Boiled peanuts, penders, ground peas, or goobers, whatever they are called in the particular locale one is in, are a true Southern delicacy. They are much better in a very early stage of maturity, hand-pulled and hand-picked, without all the stems, leaves, and "pops" that are invariably found in the machine picked nuts.
From the time I was six years old (1954) until I was about 15, my brother and I sold boiled peanuts on the streets of the little town near our farm every summer. We got up at daylight, pulled up the peanuts and picked them off, and boiled them in a big, black cast-iron washpot. Our Daddy would buy old houses, constructed of another Southern commodity called "fat lightard." These were sharecropper houses and cotton houses constructed between 1850 and 1920, many still standing in those days. He would pay maybe $50 for them. We would split the lightard boards, often 16" wide, and boil a bushel of peanuts every day, and two bushels on Saturday.

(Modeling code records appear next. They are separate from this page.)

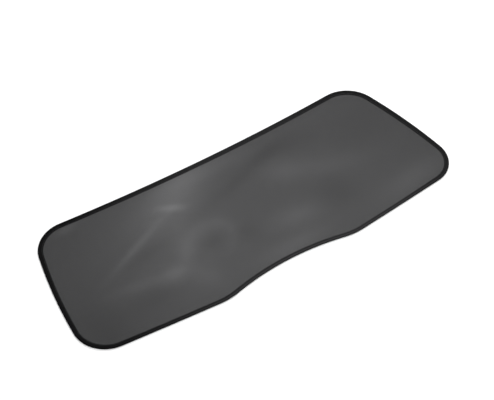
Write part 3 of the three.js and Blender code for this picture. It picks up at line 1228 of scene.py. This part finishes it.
@dataclass(frozen=True)
class Studio:
    """Pale floor, soft lights and the camera at the photograph's angle."""

    azimuth: float = -33.70
    elevation: float = 48.825
    distance: float = 3.6453
    lens: float = 108.0
    shift_x: float = 0.00543
    shift_y: float = 0.02056
    floor_size: float = 8.0
    floor_drop: float = 0.2 * MM
    floor_colour: tuple[float, float, float] = (0.86, 0.86, 0.86)
    dust_tint: float = 0.99
    world_strength: float = 0.12
    lamps: tuple[Lamp, ...] = (
        Lamp("overhead", (-0.4, -0.9, 2.9), (3.2, 2.6), 100.0),
        Lamp("key", (1.085, 1.207, 1.89), (0.9, 0.9), 45.0),
    )

    def build(self) -> None:
        """Sets up the floor, lights, world and camera."""
        self._floor()
        for lamp in self.lamps:
            lamp.hang()
        self._world()
        self._camera()

    def _floor(self) -> None:
        """Lays the floor just under the shade."""
        Bench.clear()
        bpy.ops.mesh.primitive_plane_add(size=self.floor_size, location=(0.0, 0.0, -self.floor_drop))
        floor = Bench.take(bpy.context.object, "studio_floor")
        tree = ShaderTree("pale_floor")
        dust = tree.noise(3.0, 2.0)
        tint = tuple(self.dust_tint * channel for channel in self.floor_colour)
        tree.set(Base_Color=tree.blend(dust, self.floor_colour, tint))
        tree.set(Roughness=0.9, Specular_IOR_Level=0.1)
        floor.data.materials.append(tree.material)

    def _world(self) -> None:
        """Fills the room with even white light."""
        world = bpy.data.worlds.new("white_room")
        world.use_nodes = True
        background = world.node_tree.nodes["Background"]
        background.inputs["Color"].default_value = (1.0, 1.0, 1.0, 1.0)
        background.inputs["Strength"].default_value = self.world_strength
        bpy.context.scene.world = world
        bpy.context.scene.view_settings.view_transform = "Standard"

    def _camera(self) -> None:
        """Stands the camera where the photograph was taken from."""
        azimuth, elevation = math.radians(self.azimuth), math.radians(self.elevation)
        flat = math.cos(elevation)
        back = Vector((math.sin(azimuth) * flat, -math.cos(azimuth) * flat, math.sin(elevation)))
        right = Vector((math.cos(azimuth), math.sin(azimuth), 0.0))
        turn = Matrix((right, back.cross(right), back)).transposed()
        data = bpy.data.cameras.new("photo_view")
        data.lens = self.lens
        data.sensor_width = 36.0
        data.shift_x, data.shift_y = self.shift_x, self.shift_y
        data.clip_end = 50.0
        camera = bpy.data.objects.new("photo_view", data)
        bpy.context.scene.collection.objects.link(camera)
        camera.matrix_world = Matrix.Translation(back * self.distance) @ turn.to_4x4()
        bpy.context.scene.camera = camera


def report(pieces: Iterable[Piece]) -> None:
    """Logs each piece's faces and box."""
    for piece in pieces:
        places = Bench.coordinates(piece)
        low, high = places.min(0).round(4), places.max(0).round(4)
        log.info("%s: %d faces, %s to %s", piece.name, len(piece.data.polygons), low, high)


def main() -> None:
    """Builds the sunshade and the studio."""
    logging.basicConfig(level=logging.INFO, format="%(message)s")
    Studio().build()
    path = EdgePath()
    section = Section()
    lap = Lap()
    WireRing(frame["nodes"]).dress()
    legs = LegWidth(section)
    binding = EdgeBinding(path, section, lap, legs).build()
    needle = StitchRun(path, section, lap, legs, Face.FRONT, "needle_stitches", "needle_thread").build()
    bobbin = StitchRun(path, section, lap, legs, Face.BACK, "bobbin_stitches", "bobbin_thread").build()
    panel = MeshPanel(path, section).build()
    low, high = Bench.coordinates(panel).min(0), Bench.coordinates(panel).max(0)
    report([binding, needle, bobbin, panel])


if __name__ == "__main__":
    main()
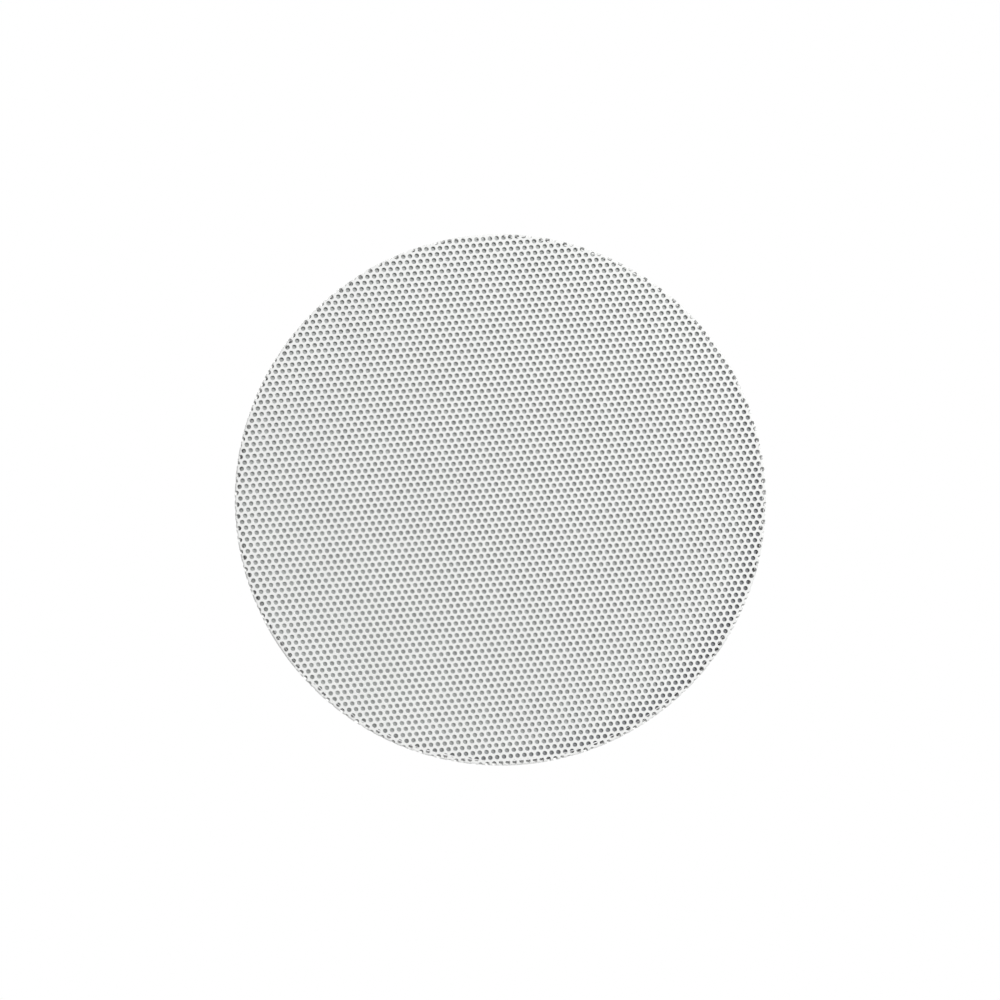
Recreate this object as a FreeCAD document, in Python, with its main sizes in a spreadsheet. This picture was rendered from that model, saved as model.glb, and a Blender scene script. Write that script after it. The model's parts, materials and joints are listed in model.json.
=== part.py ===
"""Round flush-mount two-way loudspeaker with a frameless magnetic grille, in millimetres.

The origin is the centre of the flange's rear bearing face. -Y points out of the grille into the
room, +Y into the cavity behind the ceiling board, and +Z is up. Rings and discs are turned about Y.
Pieces away from the axis are drawn at the top of the frame, where X is tangential and Z is radial,
and then turned about Y to their own clock position.
"""
import FreeCAD, Part
import math
import os
import re

import Sketcher

V = FreeCAD.Vector

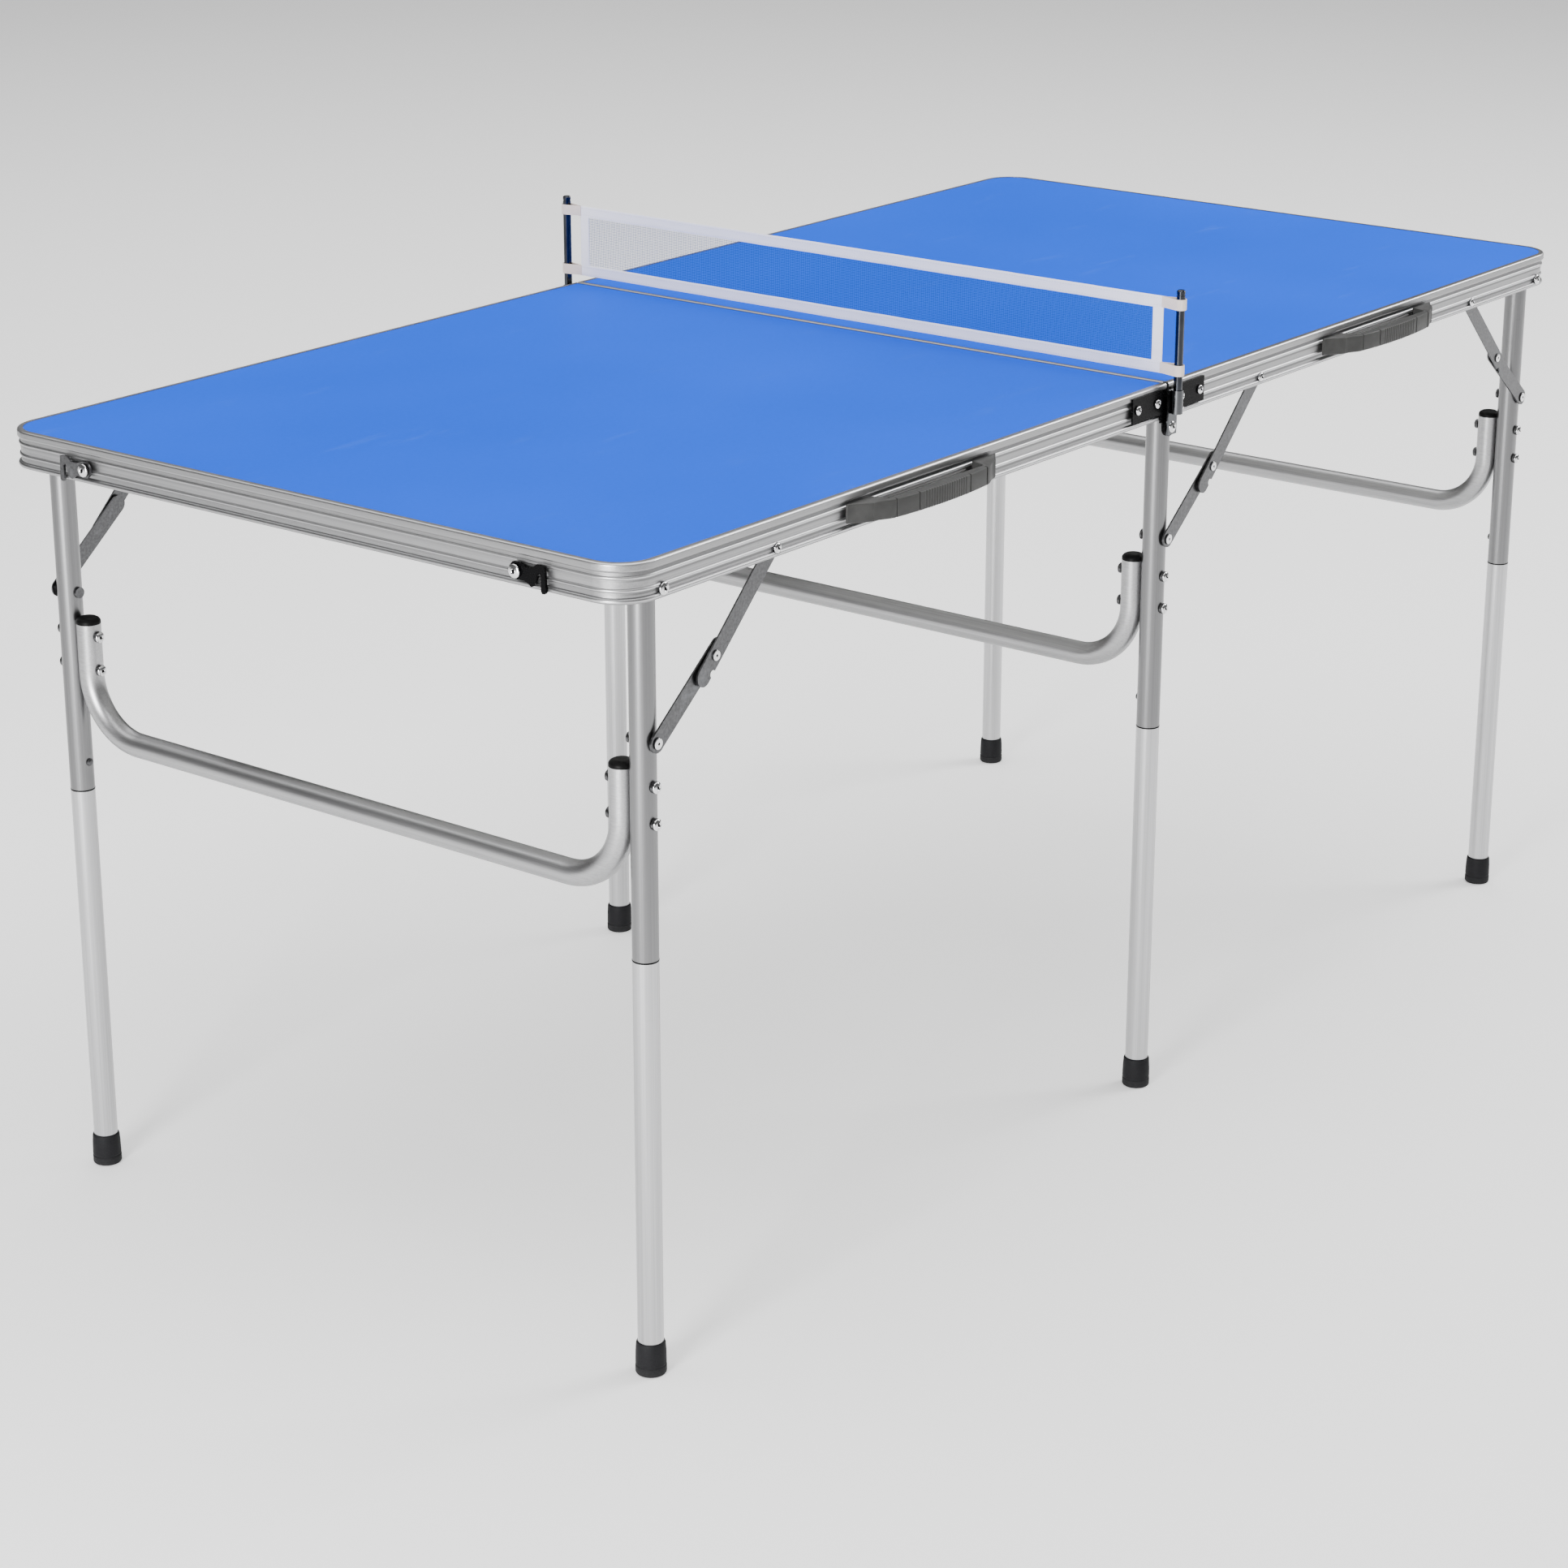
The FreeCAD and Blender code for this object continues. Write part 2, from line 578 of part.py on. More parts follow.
def make_handle(name, middle):
    """A bow handle: a bar that stands off the rail on two blocks with sloping ends."""
    side = -value("table_wide / 2")
    centre, low, thick = value(middle), value("handle_low"), value("handle_high")
    half, inner, outer = value("handle_half"), value("block_inner"), value("block_outer")
    out, bar = value("handle_out"), value("handle_bar")
    grip = plate("z", low, thick, (centre - inner, side - out), [
        ((centre, side - out + 2.0), (centre + inner, side - out)),
        (centre + inner, side - out + bar),
        ((centre, side - out + bar + 2.0), (centre - inner, side - out + bar)),
    ])
    keep(name + "_handle_grip", grip)
    blocks = []
    for way in (-1, 1):
        blocks.append(plate("z", low, thick, (centre + way * inner, side - out), [
            (centre + way * (inner + 8), side - out + 0.6),
            (centre + way * outer, side - out * 0.62),
            (centre + way * half, side - 2),
            (centre + way * half, side - 0.1),
            (centre + way * (inner + 12), side - 0.1),
            (centre + way * (inner + 2), side - out + bar),
            (centre + way * inner, side - out + bar),
        ]))
    keep(name + "_handle_blocks", *blocks)


def hook_outline(side):
    """A latch hook: a plate round its pivot, a nose with an open slot, and a long lower leg."""
    y, z = value("latch_pivot_side"), value("latch_pivot_high")
    points = [
        (-6.5, 3), (-3, 7), (2, 7.2), (10, 4.5), (17, 4.8), (21, 8.5), (30, 8), (31, -12.5),
        (29.5, -14), (27, -14), (26, -12), (26, 0), (24.5, 2), (22.5, 1.5), (21.5, -4),
        (19.5, -9), (16, -10.5), (13, -8.5), (9, -6.5), (-3, -7), (-6.5, -3.5),
    ]
    corners = [(side * (y + across), z + up) for across, up in points]
    return corners[0], corners[1:]


def make_latches(near_rivets):
    end, thick = value("table_long / 2"), value("hook_thick")
    for side_name, side in SIDES:
        start, steps = hook_outline(side)
        y, z = side * value("latch_pivot_side"), value("latch_pivot_high")
        hook = plate("x", -end - 0.6 - thick, thick, start, steps, [(y, z, value("pin_bore"))])
        keep(side_name + "_latch_hook", hook)
        centre = (sideways("latch_pivot_side", side), "latch_pivot_high")
        near_rivets.append(fuse(
            rod("x", centre, ("-(table_long / 2) - 3.4", "-(table_long / 2) + 4"), "pin_thick"),
            rod("x", centre, ("-(table_long / 2) - 5", "-(table_long / 2) - 3.4"), "5.5"),
        ))
    keep("near_frame_rivets", *near_rivets)
    studs = []
    for _, side in SIDES:
        centre = (sideways("stud_side", side), "latch_pivot_high - 2")
        studs.append(fuse(
            rod("x", centre, ("table_long / 2 - 4", "table_long / 2 + 4"), "pin_thick"),
            rod("x", centre, ("table_long / 2 + 3.2", "table_long / 2 + 5"), "5"),
        ))
    keep("latch_studs", *studs)


# ---------------------------------------------------------------- the whole table

doc = FreeCAD.newDocument("folding_table")
sheet = doc.addObject("Spreadsheet::Sheet", "Sizes")
nodes = []
sheet_values = {}
fill_sheet()

make_frames()
make_leg_sets()
rivets = make_hinges()
make_net()
make_handle("near", "-handle_middle")
make_handle("far", "handle_middle")
make_latches(rivets)
doc.recompute()

for item in doc.Objects:
    if "Invalid" in item.State or "Error" in item.State:
        raise RuntimeError("%s (%s) did not build" % (item.Name, item.Label))

os.makedirs("parts", exist_ok=True)
for node in nodes:
    if node.Shape.isNull() or not node.Shape.isValid():
        raise RuntimeError(node.Label + " has no valid shape")
    node.Shape.exportStep("parts/%s.step" % node.Label)
    print("%-28s %2d solids %9.0f mm3" % (node.Label, len(node.Shape.Solids), node.Shape.Volume))
print(len(nodes), "nodes")
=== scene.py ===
import math

import bmesh
import bpy
from mathutils import Matrix, Vector


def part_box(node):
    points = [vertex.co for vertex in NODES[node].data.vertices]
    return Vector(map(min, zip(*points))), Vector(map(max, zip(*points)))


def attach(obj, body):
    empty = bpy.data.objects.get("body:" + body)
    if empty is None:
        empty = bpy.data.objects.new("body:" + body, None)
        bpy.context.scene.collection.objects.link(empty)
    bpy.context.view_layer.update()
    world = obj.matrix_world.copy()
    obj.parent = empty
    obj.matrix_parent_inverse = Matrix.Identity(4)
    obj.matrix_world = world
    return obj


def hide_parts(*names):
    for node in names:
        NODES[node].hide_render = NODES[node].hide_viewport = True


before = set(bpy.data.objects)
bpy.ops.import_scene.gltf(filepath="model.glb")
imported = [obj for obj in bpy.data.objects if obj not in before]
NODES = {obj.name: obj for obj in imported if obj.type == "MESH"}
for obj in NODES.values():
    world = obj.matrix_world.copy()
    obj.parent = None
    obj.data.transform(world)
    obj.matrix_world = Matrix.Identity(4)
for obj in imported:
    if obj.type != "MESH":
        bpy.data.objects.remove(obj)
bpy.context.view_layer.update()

bl_info = {
    "name": "Folding Ping Pong Table",
    "version": (1, 0, 0),
    "blender": (4, 5, 0),
    "location": "3D View > Sidebar > Table",
    "description": "Builds and finishes a folding ping pong table over its engineering frame",
    "category": "Object",
}

SETS = ("near", "centre", "far")
SIDES = (("right", -1), ("left", 1))
HALVES = (("near", "near_half", -1), ("far", "far_half", 1))

# places that no node's box gives, in metres
LEG_TUBE_RADIUS = 0.011
SPIGOT_LENGTH = 0.055
PLUG_HEIGHT = 0.006
BOLT_HEIGHTS = (0.520, 0.489)
BOLT_OUTSIDE, BOLT_INSIDE = 0.3455, 0.2955
PIVOT_OUTSIDE, BRACE_PIN_OUTSIDE = 0.3553, 0.3549
BRACE_REACH = 0.142
KNEE_REACH, KNEE_HEIGHT = 0.06889, 0.61287
LEAF_OUTSIDE, LEAF_HEIGHT, LEAF_RIVETS = 0.3585, 0.6955, (0.020, 0.052)
HINGE_PIN_OUTSIDE, HINGE_PIN_HEIGHT = 0.3620, 0.671
LATCH_PIVOT = (-0.767, 0.246, 0.691)
POST_RADIUS = 0.004
TAPE_WIDTH = 0.011
STRAP_START, STRAP_WIDTH = 0.3468, 0.010


# ---------------------------------------------------------------- sizes and colours


class TableColours(bpy.types.PropertyGroup):
    """Colours of the table's finishes"""
    board: bpy.props.FloatVectorProperty(
        name="Board", description="Paint of the playing boards", subtype="COLOR",
        default=(0.001, 0.084, 0.73))
    aluminium: bpy.props.FloatVectorProperty(
        name="Aluminium", description="Frame rails and leg tubes", subtype="COLOR",
        default=(0.27, 0.27, 0.274))
    steel: bpy.props.FloatVectorProperty(
        name="Steel", description="Braces, bolts and rivets", subtype="COLOR",
        default=(0.098, 0.098, 0.101))
    rubber: bpy.props.FloatVectorProperty(
        name="Rubber", description="Feet", subtype="COLOR", default=(0.008, 0.008, 0.009))
    handle: bpy.props.FloatVectorProperty(
        name="Handle", description="Moulded carrying handles", subtype="COLOR",
        default=(0.034, 0.034, 0.033))
    tape: bpy.props.FloatVectorProperty(
        name="Tape", description="Border of the net", subtype="COLOR",
        default=(0.92, 0.91, 0.98))
    strap: bpy.props.FloatVectorProperty(
        name="Strap", description="Loops that hold the net on its posts", subtype="COLOR",
        default=(0.80, 0.70, 0.64))
    thread: bpy.props.FloatVectorProperty(
        name="Thread", description="Threads of the net", subtype="COLOR",
        default=(0.0005, 0.055, 0.30))


class TableSizes(bpy.types.PropertyGroup):
    """Sizes of the fine detail and of the stage"""
    mesh_pitch: bpy.props.FloatProperty(
        name="Mesh pitch", description="Distance between the net's threads", unit="LENGTH",
        default=0.0016, min=0.0008)
    thread_share: bpy.props.FloatProperty(
        name="Thread share", description="Width of a thread as a share of the pitch",
        subtype="FACTOR", default=0.24, min=0.05, max=0.9)
    rib_pitch: bpy.props.FloatProperty(
        name="Rib pitch", description="Distance between the ribs on a handle", unit="LENGTH",
        default=0.0035, min=0.001)
    dome_height: bpy.props.FloatProperty(
        name="Dome height", description="How far a rivet's head is domed", unit="LENGTH",
        default=0.0011, min=0.0001)
    floor_size: bpy.props.FloatProperty(
        name="Floor size", description="Side of the studio floor", unit="LENGTH", default=400.0)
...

We did this for about six weeks each Summer. We bought most of our school clothes each year, and always bought something for ourselves, baseball gloves, bats, and the two grandest things of all, a Remington Sportsman-48 for my brother, and a Marlin Golden 39A for me. I still have my Marlin, and it is one of my most prized possessions.
I bought that rifle in 1960 or 1961. I wouldn't trade that particular rifle for a Registered Magnum. That's a fat lightard board it's on, by the way. I put the scope on about 20 years ago.
The most peanuts I ever sold in one day was four bushels. I sold 420 bags at 10 cents a bag. This was when a cotton mill worker might make $1.00 an hour. The same bag today sells for $1.00. My brother became a coin collector, culling through all the Standing Liberty halves, Barber quarters, Buffalo nickels, Mercury dimes, etc. that we took in.
I believe I learned more about people and human nature then than I have for the rest of my life. Nothing was off limits. I went in the bank, sold to the bank customers, and then straight back to the board room and bank president's office. He always bought a bag. I learned the people who genuinely wanted the product I was selling, those who were glad of the chance to help a little kid while enjoying some good peanuts, and those who didn't have time to be bothered with me. Up until about ten years ago, there were a couple of old-timers who still called me "peanut boy." I guess the main lesson I learned was that if you worked hard, you might be able to afford some of the things you wanted.
'Scuse me for hijacking. You just reminded me of some of the best days of my life.